The Fifth Circuit expressly stated in Doiron that it was only dealing “with determining the maritime or nonmaritime nature of contracts involving the exploration, drilling, and production of oil and gas.” Several subsequent decisions, including one from the Fifth Circuit, have applied the new Doiron test to such contracts.3 However, a more difficult question for courts within the Fifth Circuit is whether Doiron also applies to contracts that are potentially maritime even though they do not involve the exploration, drilling, and production of oil and gas. Doiron cannot reasonably be interpreted as holding that any such contract is automatically non-maritime; or, stated another way, it would be unreasonable to read Doiron as holding that every contract that fails to meet the first prong of its test is non-maritime. Indeed, despite its express limitation to oil and gas service contracts, Doiron included a footnote stating that “[i]f an activity in a non-oil and gas sector involves maritime commerce and work from a vessel, we would expect that this test would be helpful in determining whether a contract is maritime.”

But is it? Only two cases have addressed the application of Kirby and Doiron outside the oilfield services arena. The first, Lightering LLC v. Teichman Group, LLC, 328 F. Supp. 3d 625 (S.D. Tex. 2018),4 involved a contract for wharfage, dockside storage of vessel equipment, and, when requested, vessel loading and unloading services. The plaintiffs’ position was that it was a maritime contract; the defendants’ position was that it was not. The plaintiffs argued that because the contract at issue was not one to provide services to facilitate the drilling or production of oil and gas on navigable waters, Kirby, as opposed to Doiron, controlled. The defendants argued that Kirby and Doiron both controlled. The district court sided with the defendants in holding that the contract was non-maritime. However, to reach that conclusion, instead of asking Kirby’s single question or Doiron’s two questions, the district court created a seemingly new three-part test:

Under Doiron and Kirby, determining whether a contract is maritime requires three steps: (1) the activity must be maritime commerce; (2) the activity must involve work from a vessel; and (3) the contract must provide or the parties must expect that a vessel will play a substantial role in completing the contract. If all three are satisfied, then the contract’s principal objective is maritime commerce and the contract is maritime in nature.

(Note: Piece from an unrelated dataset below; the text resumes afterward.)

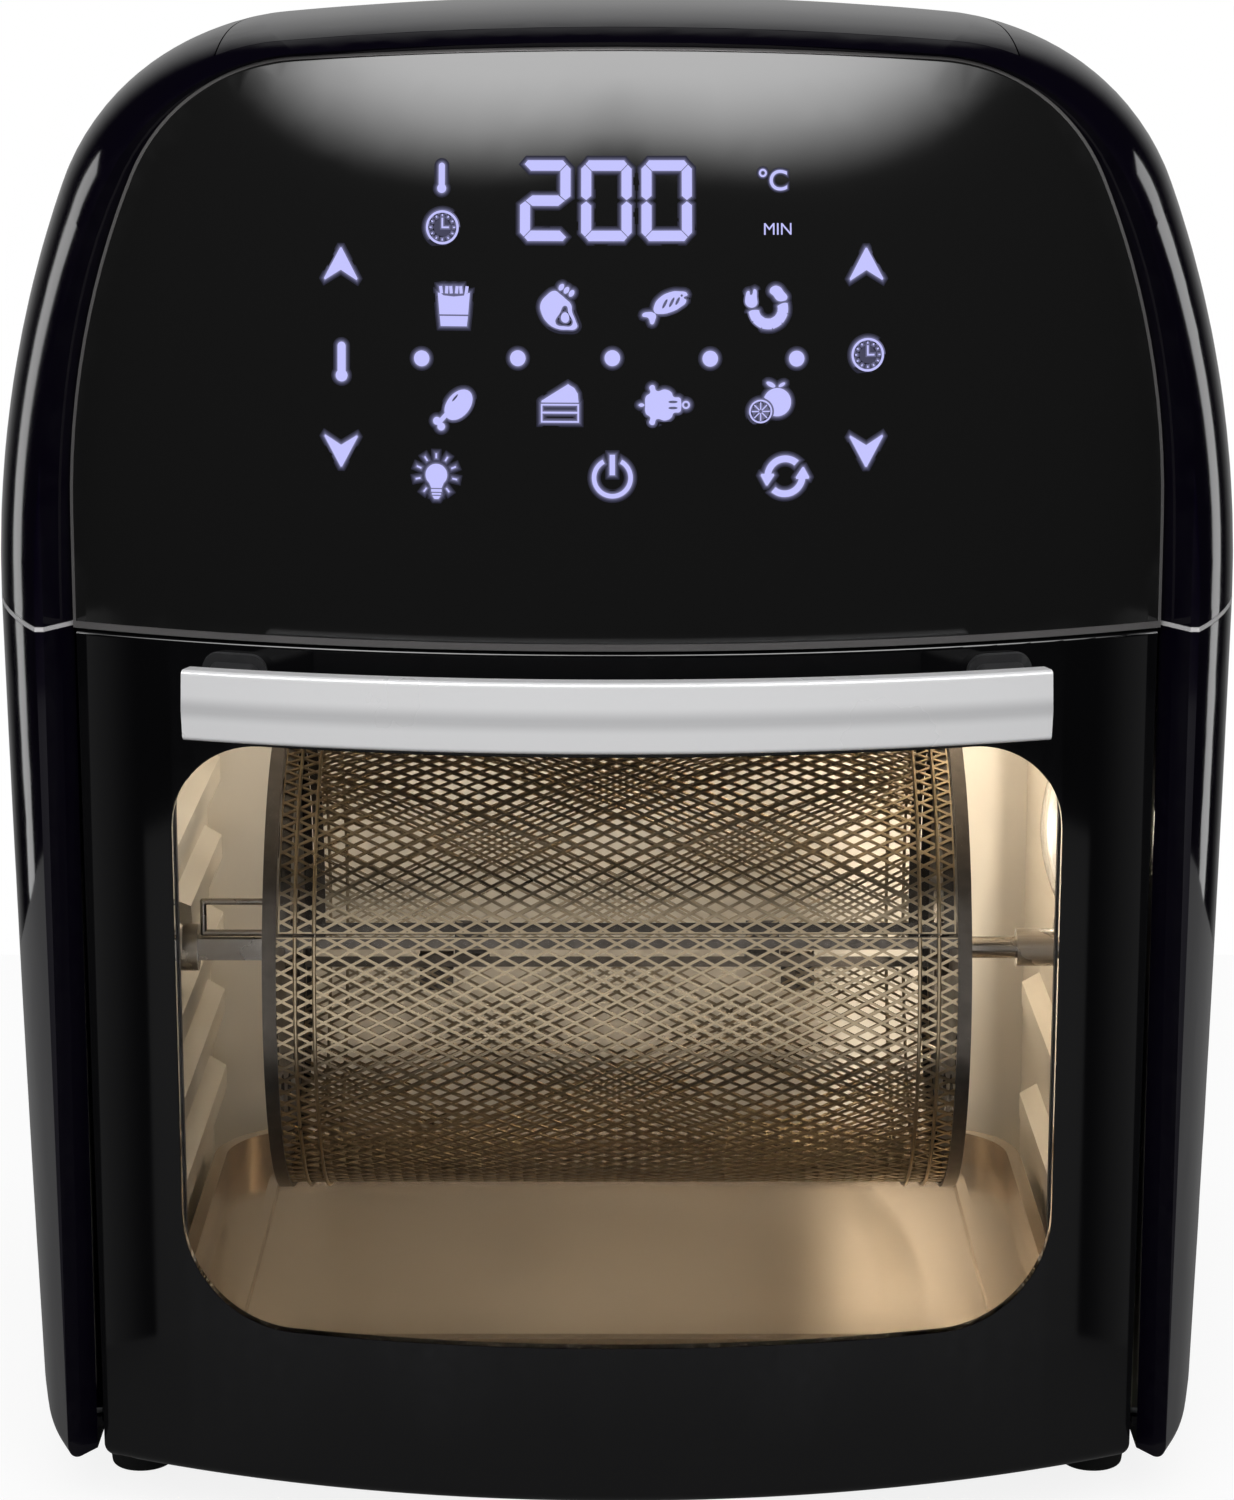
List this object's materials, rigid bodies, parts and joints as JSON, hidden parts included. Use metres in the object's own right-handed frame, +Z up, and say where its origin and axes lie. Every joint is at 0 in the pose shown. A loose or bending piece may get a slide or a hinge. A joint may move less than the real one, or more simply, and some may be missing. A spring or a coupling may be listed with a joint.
{
  "type": "rotisserie oven",
  "caption": "Countertop rotisserie air-fryer oven with rounded black casing, glass touch panel, drop-down window door and turning mesh drum.",
  "frame": {"origin": "centre of the bounding box at the underside of the feet", "axes": "+X to the right seen from the front, +Y to the back, +Z up; the door faces -Y"},
  "size_m": [0.3202, 0.34, 0.381],
  "materials": {
    "casing_black": "high gloss black",
    "rear_black": "fine matt black",
    "zinc_sheet": "satin zinc-plated sheet",
    "foot_rubber": "matt",
    "screw_steel": "satin",
    "seam_line": "satin silver-grey",
    "panel_glass": "gloss black printed glass",
    "circuit": "matt circuit board",
    "motor_body": "satin grey",
    "heater_tube": "matt dark oxidised",
    "fan_sheet": "satin",
    "cavity_steel": "satin galvanised sheet",
    "seal_silicone": "matt silicone",
    "lamp_glass": "frosted",
    "tray_steel": "bright pressed sheet",
    "door_black": "high gloss black",
    "window_glass": "clear",
    "handle_silver": "satin silver",
    "spring_steel": "satin",
    "drum_steel": "dull steel"
  },
  "bodies": {
    "oven": {"base_plate": "zinc_sheet", "casing_screws": "screw_steel", "cavity_back_wall": "cavity_steel", "cavity_ceiling": "cavity_steel", "cavity_floor": "cavity_steel", "cavity_front_frame": "cavity_steel", "cavity_left_wall": "cavity_steel", "cavity_right_wall": "cavity_steel", "control_panel_glass": "panel_glass", "cord_gland": "rear_black", "display_board": "circuit", "door_seal": "seal_silicone", "door_switch": "rear_black", "drip_tray": "tray_steel", "drum_support": "drum_steel", "fan_guard": "zinc_sheet", "fan_motor": "motor_body", "feet": "foot_rubber", "foot_screws": "screw_steel", "heater_dome": "zinc_sheet", "heating_element": "heater_tube", "hinge_arms": "zinc_sheet", "lamp_housing": "zinc_sheet", "lamp_lens": "lamp_glass", "lower_casing_left": "casing_black", "lower_casing_right": "casing_black", "motor_bracket": "zinc_sheet", "oven_lamp": "lamp_glass", "panel_carrier": "rear_black", "panel_trim": "seam_line", "power_board": "circuit", "rear_cover": "rear_black", "rotisserie_motor": "motor_body", "seam_trim": "seam_line", "temperature_probe": "cavity_steel", "thermal_cutout": "cavity_steel", "top_cover": "casing_black", "upper_casing": "casing_black"},
    "door": {"door_outer_panel": "door_black", "door_window_glass": "window_glass", "door_inner_frame": "rear_black", "door_inner_glass": "window_glass", "door_handle_bar": "handle_silver", "handle_mounts": "rear_black", "hinge_pins": "screw_steel", "hinge_springs": "spring_steel", "door_screws": "screw_steel"},
    "drum": {"drum_ends": "drum_steel", "drum_shell_mesh": "drum_steel", "drum_bars": "drum_steel", "drum_hinge_pins": "screw_steel", "drum_axles": "drum_steel", "drum_lift_loop": "spring_steel"},
    "drum_lid": {"drum_lid_mesh": "drum_steel", "drum_lid_frame": "drum_steel"},
    "drive": {"drive_coupler": "drum_steel"},
    "fan": {"convection_fan": "fan_sheet", "cooling_fan": "fan_sheet", "fan_shaft": "screw_steel"},
    "plunger": {"switch_plunger": "rear_black"}
  },
  "joints": [
    {"name": "door_hinge", "type": "hinge", "parent": "oven", "child": "door", "pos_m": [0, -0.112, 0.031], "axis": [1, 0, 0], "range_deg": [0, 80], "stiffness_Nm_per_rad": 0.35, "springref_deg": -57.3},
    {"name": "drum_spin", "type": "hinge", "parent": "oven", "child": "drum", "pos_m": [0, 0, 0.1225], "axis": [1, 0, 0], "continuous": true},
    {"name": "drive_spin", "type": "hinge", "parent": "oven", "child": "drive", "pos_m": [-0.12, 0, 0.1225], "axis": [1, 0, 0], "continuous": true},
    {"name": "drum_lid_hinge", "type": "hinge", "parent": "drum", "child": "drum_lid", "pos_m": [0, 0.06369, 0.10303], "axis": [-1, 0, 0], "range_deg": [0, 12]},
    {"name": "fan_spin", "type": "hinge", "parent": "oven", "child": "fan", "pos_m": [0, 0.008, 0.26], "axis": [0, 0, 1], "continuous": true},
    {"name": "plunger_slide", "type": "slide", "parent": "oven", "child": "plunger", "axis": [0, -1, 0], "range_m": [0, 0.002], "stiffness_N_per_m": 150, "springref_m": 0.004}
  ],
  "couplings": [
    {"joint": "drive_spin", "follows": "drum_spin", "ratio": 1},
    {"joint": "plunger_slide", "follows": "door_hinge", "m_per_rad": 0.00143}
  ]
}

So far, the only reported decision applying Lightering is from an Eastern District of Louisiana case, Barrios v. Centaur, LLC,5 which involved a contract for the construction of a containment wall on a dock. The district court led off by noting that Lightering “was first to consider the Doiron test in a non-oil and gas context.” However, the district court did not address or apply Lightering’s three-part test for determining whether a contract is maritime. Instead, it held that the Supreme Court’s Kirby decision “instructs that [courts] should consider whether the ‘principal objective’ of a contract is maritime commerce.” Because the primary objective of the contract at issue was the construction of a concrete lip on a dock, which the district court said “merely facilitates the traditional maritime commerce activity of loading and unloading vessels,” it held that the contract was non-maritime, and it therefore did not need to consider “the other Doiron factors.”

Conclusion

The Doiron opinion is still relatively young and it remains to be seen how it will continue to be used and developed in the courts. However, the Lightering and Barrios decisions arguably reflect Doiron’s potential for conflict with Kirby. For example, would Lightering’s three-part test, which combined elements from both opinions, run afoul of Kirby’s mandate to focus only on whether the contract had maritime commerce as its principal objective? And if the court in Barrios had found the contract at issue did have maritime commerce as its principal objective, which is the Kirby standard, would it have then gone on to apply the “other Doiron factors”? Presumably, the court was referring to the second part of the Doiron test (i.e., whether the contract provided, or the parties expected, that a vessel will play a substantial role in the completion of the contract). However, the use of the plural “factors” could indicate that the court was referring to parts two and three of the Lightering test, not just part two of the Doiron test, or something else entirely—though, of course, there is no way of ever knowing for sure what, if anything, was intended.

The Lightering case resolved by settlement before any of these issues were briefed on appeal to the Fifth Circuit. However, the parties in Barrios recently concluded briefing to the Fifth Circuit, and the question of whether the contract at issue is maritime is front and center. As such, there may be further guidance on these issues in the near future.


  1. Norfolk S. Ry. Co. v. Kirby, 543 U.S. 14, 23–24, (2004) (internal citations omitted).
  2. For the opinion in which it first appeared, Davis & Sons, Inc. v. Gulf Oil Corporation, 919 F.2d 313 (5th Cir. 1990).
  3. See, e.g., In re Crescent Energy Services, LLC, 896 F.3d 350 (5th Cir. 2018); Gulf Crane Services, Inc., 2019 WL 1434436 (S.D. Tex. April 1, 2019).
  4. Attorneys with Blank Rome, including the author, represented one of the plaintiffs, Lightering LLC, in the case.
  5. 345 F.Supp.3d 742 (E.D. La. 2018).